With Hitler still harbouring grandiose ambitions of opening a massive art museum in his name and filling it with stolen loot, Stokes' men use spotty intelligence reports and spread out to various towns to try and locate the hidden caches of art seized by the German army. Granger makes his way to Paris, and connects with Claire Simone (Cate Blanchett), an art curator who was forced to collaborate with the occupying Germans but managed to keep detailed records of key art pieces. Meanwhile, Jeffries risks his life trying to save a treasured statue in a Belgian church. With the Germans in full retreat, Stokes and his men have to race against time to find and recover the art treasures of Europe.

The Monuments Men is a well-staged spectacle, professionally produced and overflowing with good intentions. But writer, producer and director George Clooney struggles mightily to find the right tone, and never gets there. The film oscillates wildly between juvenile levels of humour, attempting to capitalize on the long-ago reputations of Goodman and Murray, and scenes that desperately overreach to try and grasp some level of solemnity.

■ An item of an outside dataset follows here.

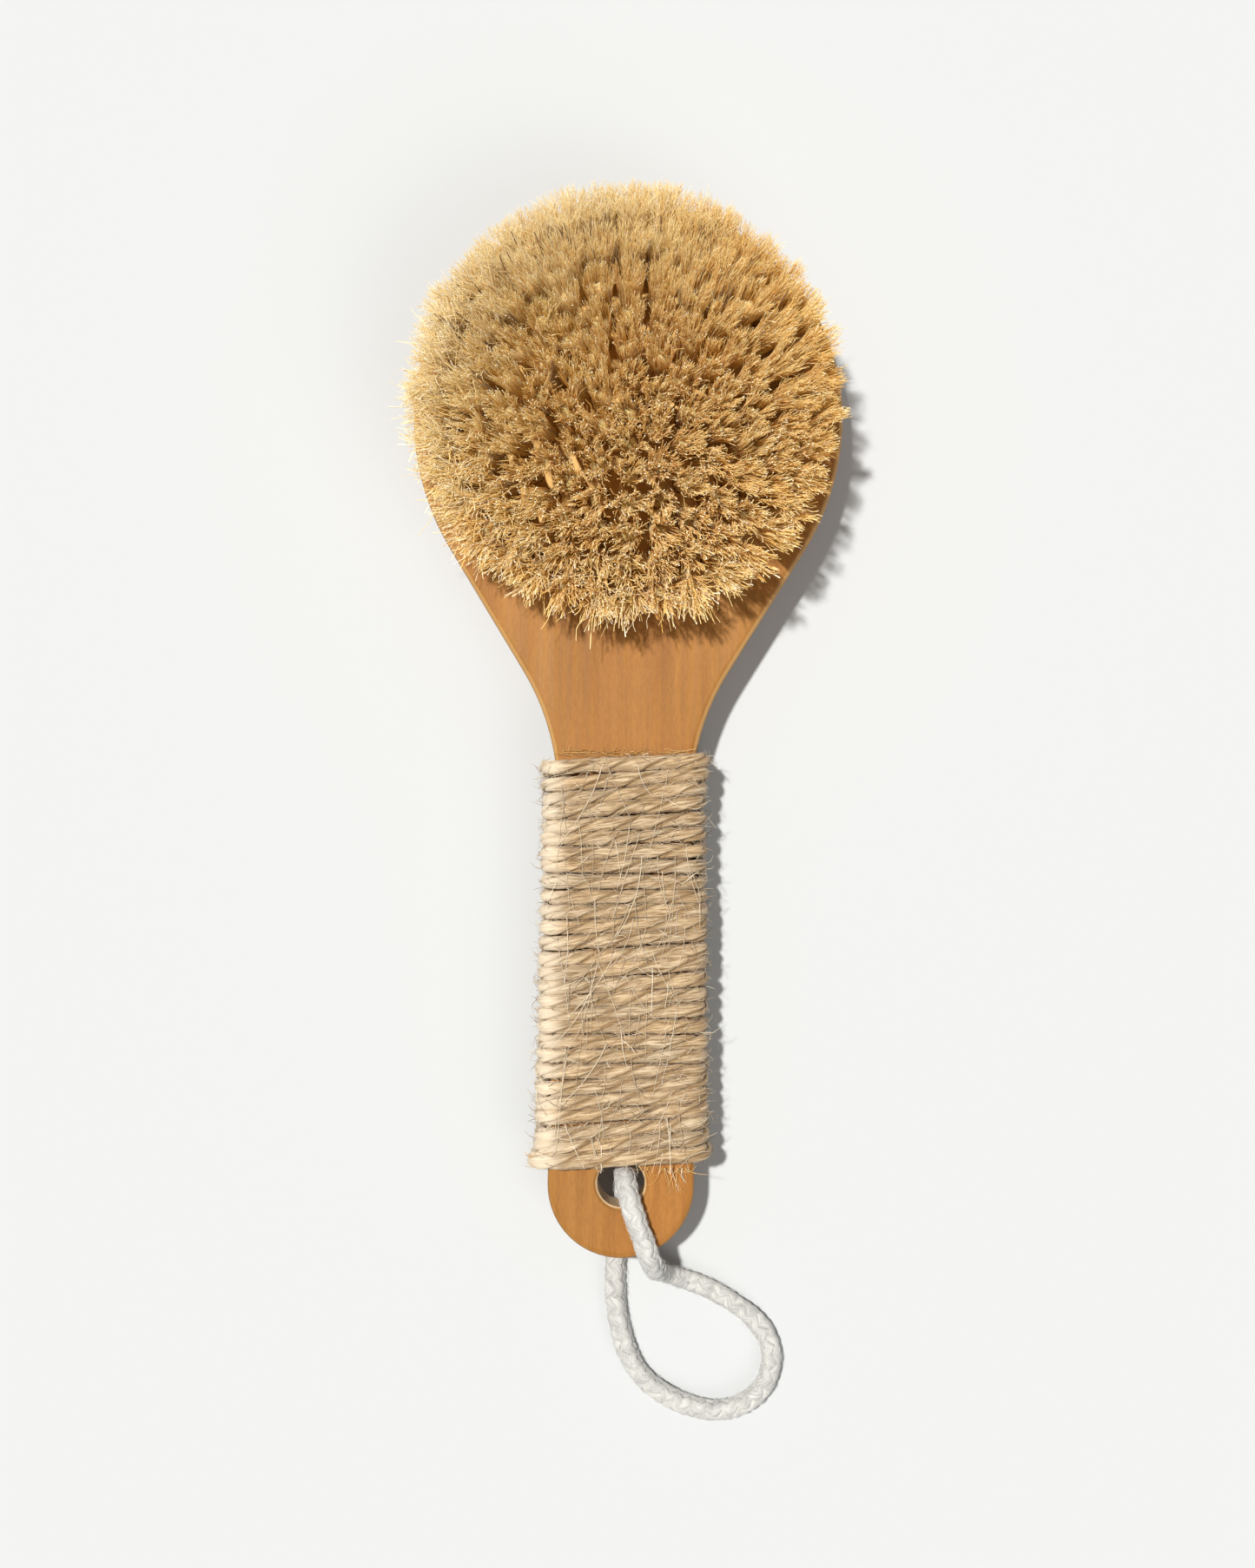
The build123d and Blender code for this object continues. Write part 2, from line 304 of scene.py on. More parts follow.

In the attempts to find a serious core, the film often veers towards commentary about the Holocaust rather than the artwork, unintentionally deflecting from the purpose at hand. The supposed highlight scene of Stokes face to face with a captured German officer fizzles miserably, Stokes' tiresome speech about buying a bagel from a Jewish cafe in New York going exactly nowhere in the context of the film.

In a case of spoon-feeding overload, on four different occasions Clooney takes to the pulpit to spell out, in lengthy monologues, the importance of the Saving The Art Mission. On three of these occasions, he uses a microphone to emphasize the preaching. In essence the film's audience is given no credit for being able to grasp the importance of attempting to save the world's most famous and valuable pieces of art.

The film also falls short in providing meaningful depth to any of the main characters. Stokes and his team are portrayed as well-intentioned and jocular, but precious little else is revealed about any of them.

Despite the shortcomings, The Monuments Men is passable entertainment, delivered with plenty of pomp and polish. Cate Blanchett as Claire emerges as by far the most interesting character, facing a dilemma about how much she can trust the newly-arriving Americans in uniform, as compared to just-departed Germans in uniform. And the star-filled cast members do their best, stretching the thin and uneven material as far as it will go with pure charisma.

Like a merely average portrait, The Monuments Men is pretty to look at but lacks a sense of lingering resonance.